Type: Package
Title: Creating, Manipulating, and Subsetting "dist" Objects
Version: 0.3.0
Maintainer: Minh Long Nguyen <edelweiss611428@gmail.com>
Description: Efficiently creates, manipulates, and subsets "dist" objects, commonly used in cluster analysis. Designed to minimise unnecessary conversions and computational overhead while enabling seamless interaction with distance matrices.
License: CC BY 4.0
Encoding: UTF-8
URL: https://github.com/edelweiss611428/dissimilarities
BugReports: https://github.com/edelweiss611428/dissimilarities/issues
Imports: Rcpp, microbenchmark, proxy, stats
LinkingTo: Rcpp
RoxygenNote: 7.3.2
Suggests: testthat (≥ 3.0.0)
Config/testthat/edition: 3
NeedsCompilation: yes
Packaged: 2025-06-28 15:28:22 UTC; edelweiss
Author: Minh Long Nguyen [aut, cre]
Repository: CRAN
Date/Publication: 2025-06-28 15:40:01 UTC

Dist2Mat conversion

Description

Efficiently converts a "dist" object into a symmetric distance "matrix".

Usage

Dist2Mat(dist)

Arguments

dist

A "dist" object, which can be computed via the stats::dist function, representing pairwise distances between observations.

Details

Converts a "dist" object, typically created using the stats::dist function, into a symmetric matrix form. This implementation is optimised for speed and performs significantly faster than base::as.matrix or proxy::as.matrix when applied to "dist" objects.

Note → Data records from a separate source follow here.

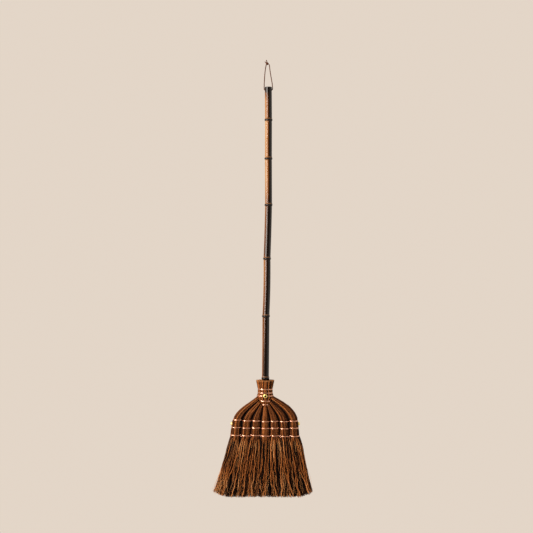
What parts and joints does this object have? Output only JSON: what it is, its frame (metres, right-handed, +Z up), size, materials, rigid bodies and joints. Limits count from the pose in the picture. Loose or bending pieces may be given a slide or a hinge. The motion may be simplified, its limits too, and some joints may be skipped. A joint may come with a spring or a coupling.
{
  "type": "palm fibre broom",
  "caption": "Long broom: dark bamboo handle, fan of palm fibre bundles bound with copper wire, straight sweeping edge, and a cord loop to hang it by.",
  "frame": {"origin": "the point inside the top of the hanging loop that a hook or wall pin carries", "axes": "+Z up, along the handle away from the bristles; +X to the right of the picture; -Y towards the viewer, the broom's front face"},
  "size_m": [0.2997, 0.0486, 1.3646],
  "materials": {
    "bamboo": "near-black bamboo, satin sheen, amber mottling on one side",
    "palm_fibre": "matte red-brown palm sheath fibre, cross-woven mesh with lengthwise strands",
    "palm_bristle": "loose wavy palm fibres, matte with lighter orange strands",
    "copper": "bright round copper wire",
    "brass": "polished brass",
    "dark_bamboo": "black bamboo pin",
    "split_bamboo": "plain split bamboo",
    "cord": "two-ply red-brown twine"
  },
  "bodies": {
    "hanging_loop": {"hanging_cord_left": "cord", "hanging_cord_right": "cord", "cord_knot": "cord"},
    "broom": {"handle": "bamboo", "neck_collar": "palm_fibre", "bundle_1": "palm_fibre", "bundle_2": "palm_fibre", "bundle_3": "palm_fibre", "bundle_4": "palm_fibre", "bundle_5": "palm_fibre", "bundle_6": "palm_fibre", "bundle_7": "palm_fibre", "bristles_1": "palm_bristle", "bristles_2": "palm_bristle", "bristles_3": "palm_bristle", "bristles_4": "palm_bristle", "bristles_5": "palm_bristle", "bristles_6": "palm_bristle", "bristles_7": "palm_bristle", "neck_wire_1": "copper", "neck_wire_2": "copper", "neck_wire_3": "copper", "neck_wire_4": "copper", "neck_wire_5": "copper", "stitch_wire_1": "copper", "stitch_wire_2": "copper", "stitch_wire_3": "copper", "neck_pin": "dark_bamboo", "pin_washer_front": "brass", "pin_washer_back": "brass", "skewer": "split_bamboo", "skewer_cap_left": "brass", "skewer_cap_right": "brass"}
  },
  "joints": [
    {"name": "loop_swing", "type": "hinge", "parent": "hanging_loop", "child": "broom", "pos_m": [0.00411, 0, -0.0776], "axis": [1, 0, 0], "range_deg": [-150, 150]}
  ]
}
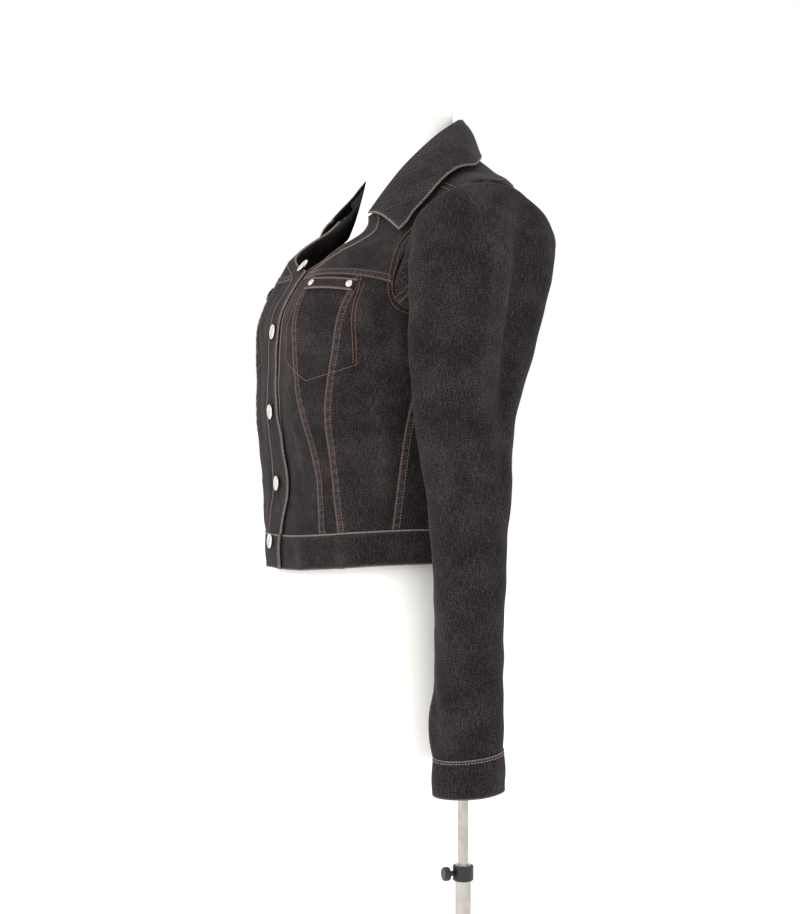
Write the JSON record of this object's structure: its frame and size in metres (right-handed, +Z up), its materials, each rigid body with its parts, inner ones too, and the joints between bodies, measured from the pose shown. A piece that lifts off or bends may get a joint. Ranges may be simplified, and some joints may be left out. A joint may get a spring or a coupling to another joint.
{
  "type": "denim jacket on dress form",
  "caption": "Cropped long-sleeved denim jacket buttoned on a limbless dress form, standing on a sliding pole with a round base.",
  "frame": {"origin": "on the floor under the dress form, on the underside of the base plate", "axes": "+Z up, -Y out of the jacket's front, +X to the wearer's left"},
  "size_m": [0.5172, 0.3503, 1.454],
  "materials": {
    "denim": "black rinse denim, dry twill",
    "button_metal": "plain bright metal buttons and rivets",
    "form_cover": "smooth white cover on a rigid form",
    "chrome": "polished chrome plate",
    "black_plastic": "moulded black plastic"
  },
  "bodies": {
    "stand": {"base_plate": "chrome", "base_socket": "chrome", "lower_tube": "chrome", "clamp_collar": "black_plastic", "clamp_knob": "black_plastic"},
    "figure": {"back_centre": "denim", "back_side_L": "denim", "back_side_R": "denim", "back_yoke": "denim", "button_bust": "button_metal", "button_midriff": "button_metal", "button_waist": "button_metal", "button_waistband": "button_metal", "button_yoke": "button_metal", "chest_welt_L": "denim", "chest_welt_R": "denim", "collar_leaf": "denim", "collar_stand": "denim", "cuff_L": "denim", "cuff_R": "denim", "dress_form": "form_cover", "front_centre_L": "denim", "front_centre_R": "denim", "front_middle_L": "denim", "front_middle_R": "denim", "front_side_L": "denim", "front_side_R": "denim", "front_yoke_L": "denim", "front_yoke_R": "denim", "placket_L": "denim", "placket_R": "denim", "pole": "chrome", "rivet_L1": "button_metal", "rivet_L2": "button_metal", "rivet_R1": "button_metal", "rivet_R2": "button_metal", "sleeve_under_L": "denim", "sleeve_under_R": "denim", "sleeve_upper_L": "denim", "sleeve_upper_R": "denim", "waistband": "denim"}
  },
  "joints": [
    {"name": "height_slide", "type": "slide", "parent": "stand", "child": "figure", "axis": [0, 0, 1], "range_m": [-0.15, 0.12]}
  ]
}
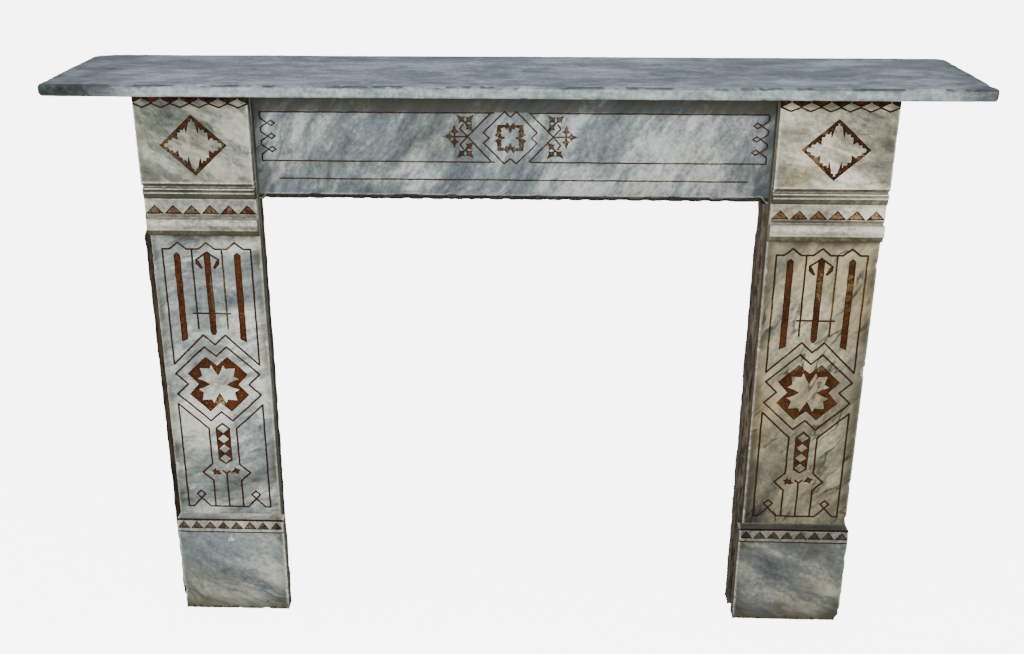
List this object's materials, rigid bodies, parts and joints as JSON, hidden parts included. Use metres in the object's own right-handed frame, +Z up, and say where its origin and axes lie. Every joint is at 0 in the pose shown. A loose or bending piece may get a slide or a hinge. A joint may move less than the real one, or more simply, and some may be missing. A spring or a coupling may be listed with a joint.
{
  "type": "fireplace mantel",
  "caption": "Marble fireplace mantel: a deep plain shelf on a frieze and two slab legs with plinths, mouldings and incised geometric ornament.",
  "frame": {"origin": "on the hearth, under the middle of the shelf's plan", "axes": "+X along the shelf to the viewer's right, -Y out of the front into the room, +Z up"},
  "size_m": [1.666, 0.31, 1.124],
  "materials": {
    "shelf_marble": "worn polish, blue-grey with lengthwise veins",
    "front_marble": "worn polish, grey-white with diagonal blue-grey veins and brown dirt in the sunk ornament",
    "rough_return": "sawn and unpolished, stained dark brown"
  },
  "bodies": {
    "root": {"shelf": "shelf_marble", "frieze": "front_marble", "left_jamb": "front_marble", "left_plinth": "front_marble", "left_necking": "front_marble", "left_tooth_band": "front_marble", "left_reeding": "front_marble", "left_capital": "front_marble", "left_outer_return": "rough_return", "left_inner_return": "rough_return", "right_jamb": "front_marble", "right_plinth": "front_marble", "right_necking": "front_marble", "right_tooth_band": "front_marble", "right_reeding": "front_marble", "right_capital": "front_marble", "right_outer_return": "rough_return", "right_inner_return": "rough_return"}
  },
  "joints": []
}
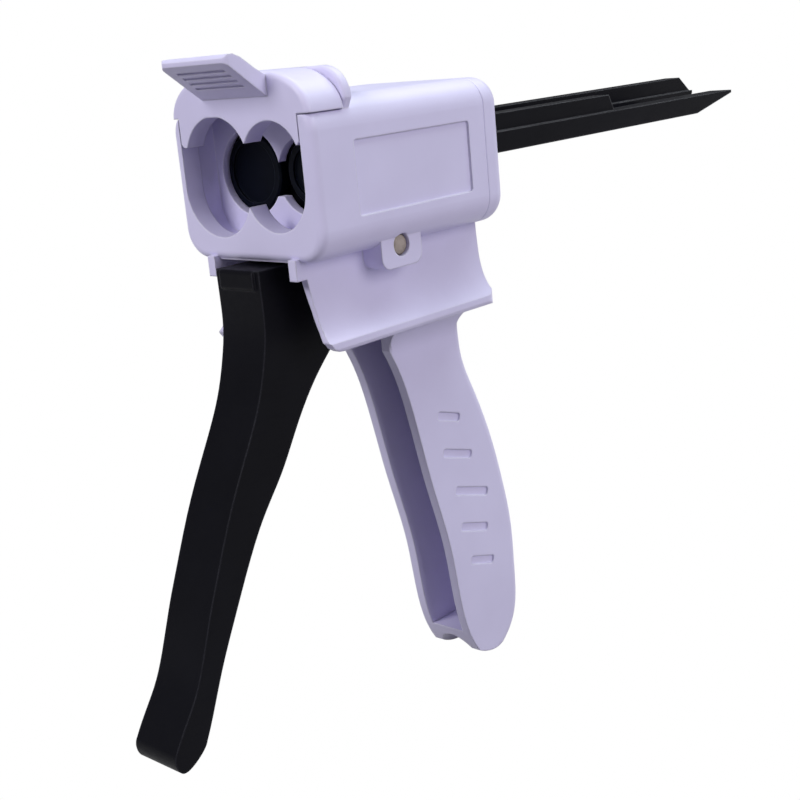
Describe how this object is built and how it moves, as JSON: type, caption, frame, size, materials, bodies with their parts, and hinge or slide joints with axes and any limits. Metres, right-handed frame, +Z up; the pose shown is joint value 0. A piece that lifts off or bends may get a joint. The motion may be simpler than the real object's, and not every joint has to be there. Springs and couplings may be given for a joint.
{
  "type": "dental dispensing tool",
  "caption": "Hand-held dispensing tool with a cartridge slot, a swing-up lock lever, a squeeze trigger and toothed rods that drive pistons into a two-barrel cartridge.",
  "frame": {"origin": "on the front plate's front face, midway across the housing and at the height of the racks' axis", "axes": "-Y points out of the front where the cartridge goes, +Y towards the racks' rear tips, +Z up towards the lock lever, +X to the left side of the tool as its user holds it"},
  "size_m": [0.05, 0.2696, 0.1792],
  "materials": {
    "white_moulding": "satin white moulding",
    "white_cap": "satin white moulding",
    "white_lever": "satin white moulding",
    "black_moulding": "fine-grained black moulding",
    "rack_black": "smooth black moulding",
    "piston_black": "smooth black moulding",
    "black_internal": "plain black moulding",
    "steel": "bright steel",
    "pin_steel": "dull steel pin"
  },
  "bodies": {
    "frame": {"body": "white_moulding", "rear_cap": "white_cap", "rear_cap_screws": "steel", "lock_lever_pin": "steel", "trigger_pin": "pin_steel", "guide_plate": "black_internal", "guide_plate_screws": "steel", "release_pin": "steel", "release_spring": "steel"},
    "plunger": {"left_rack": "rack_black", "right_rack": "rack_black", "rack_bridge": "rack_black", "rack_bridge_pins": "steel", "left_piston": "piston_black", "right_piston": "piston_black"},
    "trigger_group": {"trigger": "black_moulding", "trigger_spring": "steel", "drive_pawl_pin": "steel"},
    "pawl": {"drive_pawl": "black_internal", "drive_pawl_spring": "steel"},
    "lever": {"lock_lever": "white_lever"},
    "release": {"release_lever": "black_moulding"}
  },
  "joints": [
    {"name": "plunger_slide", "type": "slide", "parent": "frame", "child": "plunger", "axis": [0, -1, 0], "range_m": [0, 0.088]},
    {"name": "trigger_pull", "type": "hinge", "parent": "frame", "child": "trigger_group", "pos_m": [0, 0.0292, -0.0206], "axis": [1, 0, 0], "range_deg": [0, 30], "stiffness_Nm_per_rad": 0.5, "springref_deg": -11.46},
    {"name": "pawl_swing", "type": "hinge", "parent": "trigger_group", "child": "pawl", "pos_m": [0, 0.0341, -0.0123], "axis": [1, 0, 0], "range_deg": [-22, 2]},
    {"name": "lever_swing", "type": "hinge", "parent": "frame", "child": "lever", "pos_m": [0, 0.0166, 0.022], "axis": [-1, 0, 0], "range_deg": [0, 115]},
    {"name": "release_press", "type": "hinge", "parent": "frame", "child": "release", "pos_m": [0, 0.054, -0.011], "axis": [1, 0, 0], "range_deg": [0, 12], "stiffness_Nm_per_rad": 0.3, "springref_deg": -11.46}
  ],
  "couplings": [
    {"joint": "pawl_swing", "follows": "trigger_pull", "ratio": -0.72}
  ]
}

Row names are retained. If it is null, as.character(1:nObs) will be used as the row and column names of the resulting matrix instead.

Value

A distance "matrix".

Author(s)

Minh Long Nguyen edelweiss611428@gmail.com

Examples


library("microbenchmark")
x = matrix(rnorm(200), nrow = 50)
dx = dist(x)
#Dist2Mat conversion
microbenchmark(base::as.matrix(dx),
               proxy::as.matrix(dx),
               Dist2Mat(dx))
#Check if equal
v1 = as.vector(base::as.matrix(dx))
v2 = as.vector(Dist2Mat(dx))
all.equal(v1, v2)


Expanding a distance matrix given new data

Description

Efficiently appends new "rows" to an existing "dist" object without explicitly recomputing a full pairwise distance matrix.

Usage

expandDist(distA, A, B, method = "euclidean", diag = FALSE, upper = FALSE, p = 2)

Arguments

distA

A "dist" object, representing the pairwise distance matrix between observations in matrix A, ideally computed via the distance metric specified in this function. This requires manual check.

A

A numeric matrix.

B

A numeric matrix.

method

A character string specifying the distance metric to use. Supported methods include "euclidean", "manhattan", "maximum", "minkowski", "cosine", and "canberra".

diag

A boolean value, indicating whether to display the diagonal entries.

upper

A boolean value, indicating whether to display the upper triangular entries.

p

A positive integer, required for computing Minkowski distance; by default p = 2 (i.e., Euclidean).

Details

Expands an existing distance matrix of class "dist" for matrix A, given new data B, without explicitly computing the distance matrix of rbind(A,B). This supports multiple commonly used distance measures and is optimised for speed.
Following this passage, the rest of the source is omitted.